Article
Private domains and temporary email: what changes?
When people talk about “temporary email on a private domain,” they usually mean using a domain they control instead of relying on a shared public temp-mail domain. The idea sounds simple, but it changes the workflow in meaningful ways.
Why private domains appeal to some users
A private domain gives you more naming control and a more specific identity than a shared public domain. For teams or advanced users, that can make mailbox organization cleaner and can reduce some of the friction that comes from using widely shared disposable domains.
It is still not a magic bypass
A private domain is not a guarantee that a site will accept the address, and it does not override a platform’s own terms or anti-abuse systems. Search-friendly content should be honest about that. Temporary email can be a workflow tool, but it should not be framed as a universal way to bypass another product’s policies.
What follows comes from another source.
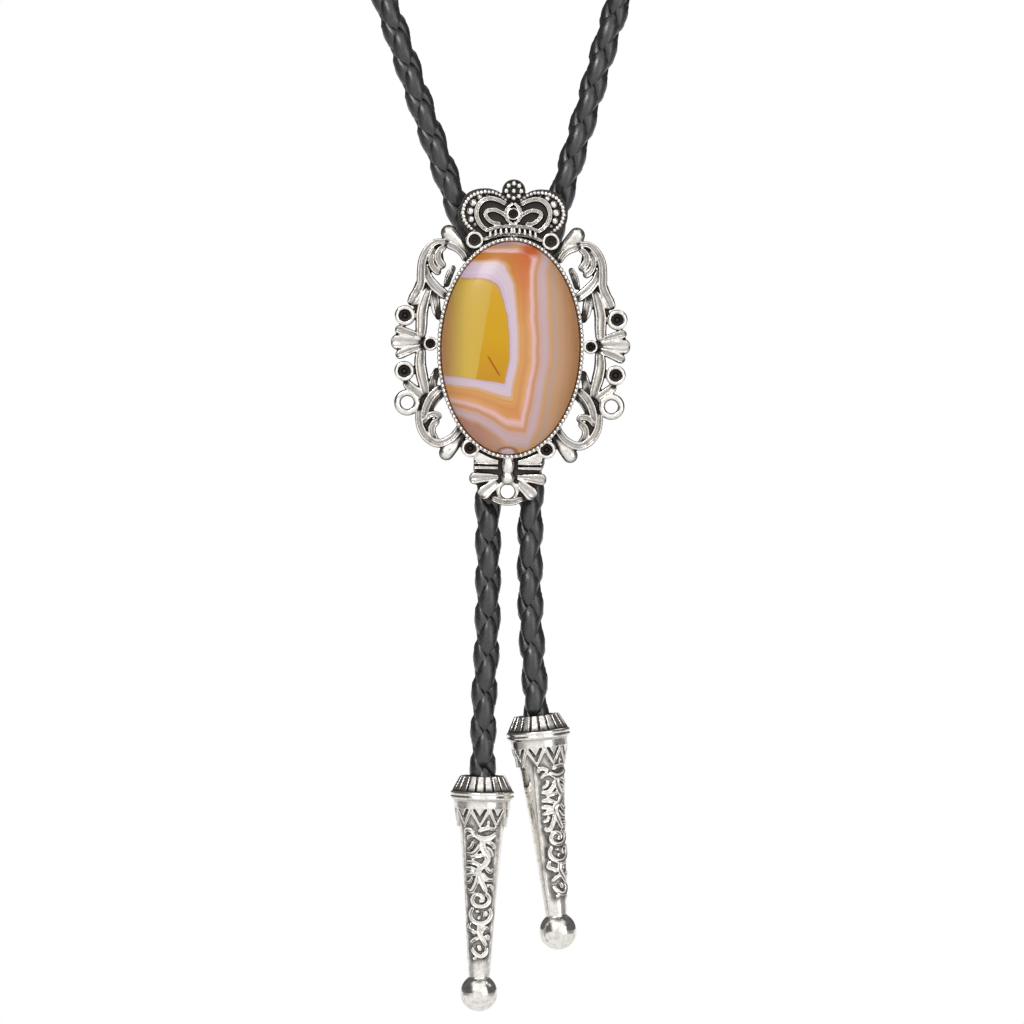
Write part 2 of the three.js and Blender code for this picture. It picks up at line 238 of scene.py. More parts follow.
def new_mesh(name: str, corners: list[Point3], edges: list[tuple], faces: list[tuple]) -> bpy.types.Object:
    """A mesh object from its corners in metres, its edges and its faces."""
    data = bpy.data.meshes.new(name)
    data.from_pydata(corners, edges, faces)
    return new_piece(name, data)


def mark(piece: bpy.types.Object, name: str, number: Callable[[Vector], float]) -> None:
    """Gives every vertex a number for a material to read.

    Args:
        piece: the mesh object.
        name: the attribute's name.
        number: gives the number for a vertex's place.
    """
    marks = piece.data.attributes.new(name, "FLOAT", "POINT")
    for index, vertex in enumerate(piece.data.vertices):
        marks.data[index].value = number(vertex.co)


def apply(piece: bpy.types.Object, kind: str, **settings: object) -> None:
    """Adds a modifier, sets it and applies it.

    Args:
        piece: the mesh object.
        kind: the modifier's type.
        settings: its values by name.
    """
    activate(piece)
    modifier = piece.modifiers.new(kind.lower(), kind)
    for key, value in settings.items():
        setattr(modifier, key, value)
    bpy.ops.object.modifier_apply(modifier=modifier.name)


@contextmanager
def editing(piece: bpy.types.Object) -> Iterator[None]:
    """Opens a mesh for editing, with all of it selected, and closes it again."""
    activate(piece)
    bpy.ops.object.mode_set(mode="EDIT")
    bpy.ops.mesh.select_all(action="SELECT")
    yield
    bpy.ops.object.mode_set(mode="OBJECT")


def select_open_edges() -> None:
    """Selects the edges of holes in the mesh that is open for editing."""
    bpy.ops.mesh.select_mode(type="EDGE")
    bpy.ops.mesh.select_all(action="DESELECT")
    bpy.ops.mesh.select_non_manifold()


def tidy_mesh(piece: bpy.types.Object, gap: float = 0.002 * MM) -> None:
    """Merges doubled vertices and points the faces outwards."""
    with editing(piece):
        bpy.ops.mesh.remove_doubles(threshold=gap)
        bpy.ops.mesh.normals_make_consistent(inside=False)


def face_outwards(piece: bpy.types.Object) -> None:
    """Points the faces outwards."""
    with editing(piece):
        bpy.ops.mesh.normals_make_consistent(inside=False)


def smooth(piece: bpy.types.Object) -> None:
    """Shades a piece smooth."""
    activate(piece)
    bpy.ops.object.shade_smooth()


def settle(piece: bpy.types.Object) -> None:
    """Puts an object's place, turn and scale into its mesh."""
    activate(piece)
    bpy.ops.object.transform_apply(location=True, rotation=True, scale=True)


def cast_as_one(parts: list[bpy.types.Object], name: str, voxel: float, most_faces: int) -> bpy.types.Object:
    """Fuses overlapping closed parts into one casting with soft fillets.

    Args:
        parts: closed meshes that overlap.
        name: the casting's name.
        voxel: the side of a voxel, in metres.
        most_faces: the triangles that the casting may have.

    Returns:
        The casting.
    """
    casting = merge(parts, name)
    apply(casting, "REMESH", mode="VOXEL", voxel_size=voxel, use_smooth_shade=True)
    apply(casting, "SMOOTH", factor=0.5, iterations=2)
    triangles = 2 * len(casting.data.polygons)
    if triangles > most_faces:
        apply(casting, "DECIMATE", ratio=most_faces / triangles)
    smooth(casting)
    log.info("%s: %d triangles", name, sum(len(face.vertices) - 2 for face in casting.data.polygons))
    return casting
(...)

The tradeoff is complexity
Shared temp-mail domains remove most of the setup burden. A private domain introduces DNS work, mailbox routing decisions, and ongoing maintenance. That is reasonable for advanced use cases, but unnecessary for many people who only need a short-lived address for occasional low-risk tasks.
When shared public domains are enough
If your goal is simply to isolate a one-time signup, a gated download, or a testing flow, a shared temporary inbox is often enough. The convenience of not managing infrastructure can matter more than the extra control of a private domain.
Who should actually care about this topic
Private-domain temporary email is mostly an advanced-user topic. It matters if you are managing a broader mail workflow, testing systems at scale, or deliberately separating branded or team-controlled temporary addresses from public disposable pools.